Эту драму во всем трагическом развороте миру пришлось наблюдать примерно век назад, когда наиболее энергичные и честолюбивые обитатели еврейского гетто попытались войти на равных в большой мир народа-хозяина. Встретившего их не так радостно, как им грезилось. В результате чего самыми оскорбленными себя и почувствовали отнюдь не самые сирые и убогие, но, напротив, прежде всего те, у кого были наилучшие шансы добиться успеха, – именно им было невыносимо ощущать себя людьми второго сорта, пусть и в одном, но самом важном пункте – национальном. Можно было бы, конечно, предложить им быть поскромнее, но Бог не создал человека скромным, он создал его по своему образу и подобию…

Вдумаемся, насколько каждому из нас драгоценна иллюзия нашей исключительности. Когда влюбленные в ослеплении своем уверяют нас: «Таких, как ты, больше нет!» – чем отвечает наша душа? Протестом? «Неправда, таких, как я, тысячи!»? Нет, всплеском счастья: наконец-то нас оценили по достоинству! А попробовали бы мы, объясняясь в любви, воскликнуть: «Ты такая же, как все, ты нисколько не хуже других!» Но если народ, с которым ты стремишься слиться, постоянно дает тебе понять, что ты хоть немножко, да хуже…

Выйти из нестерпимого для пассионариев унижения можно было разными путями: завести собственный национальный клуб (сионизм), дойти до полной самоотверженности по отношению к тому престижному хозяйскому клубу, куда тебя не пускают, – сделаться русским из русских; но можно было попытаться и разрушить этот клуб. Это, в свою очередь, можно было сделать двумя путями: объединить все клубы-народы в один (путь коммунизма) или, напротив, разложить все престижные национальные общности на атомы (путь либерализма).

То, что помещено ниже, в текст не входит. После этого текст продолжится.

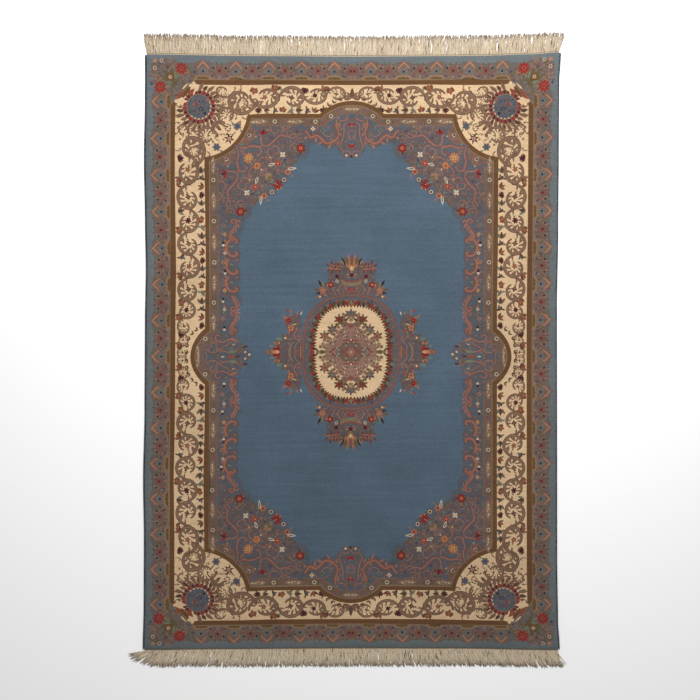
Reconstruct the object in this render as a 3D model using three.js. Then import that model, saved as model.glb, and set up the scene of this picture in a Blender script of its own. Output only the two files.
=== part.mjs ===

И вот тогда-то во всех общественных движениях, направленных на разрушение традиционных укладов (и в первую очередь своего, еврейского), евреи оказались едва ли не самой активной национальной группой. Народ-хозяин повсюду реагировал бесхитростно: ненавистью, ограничениями, а в самых крайних случаях даже пытался решить вопрос окончательно и бесповоротно – и, например, в Германии уже был в двух шагах от полного успеха. Освенцим стал платой за вход в избранное европейское общество.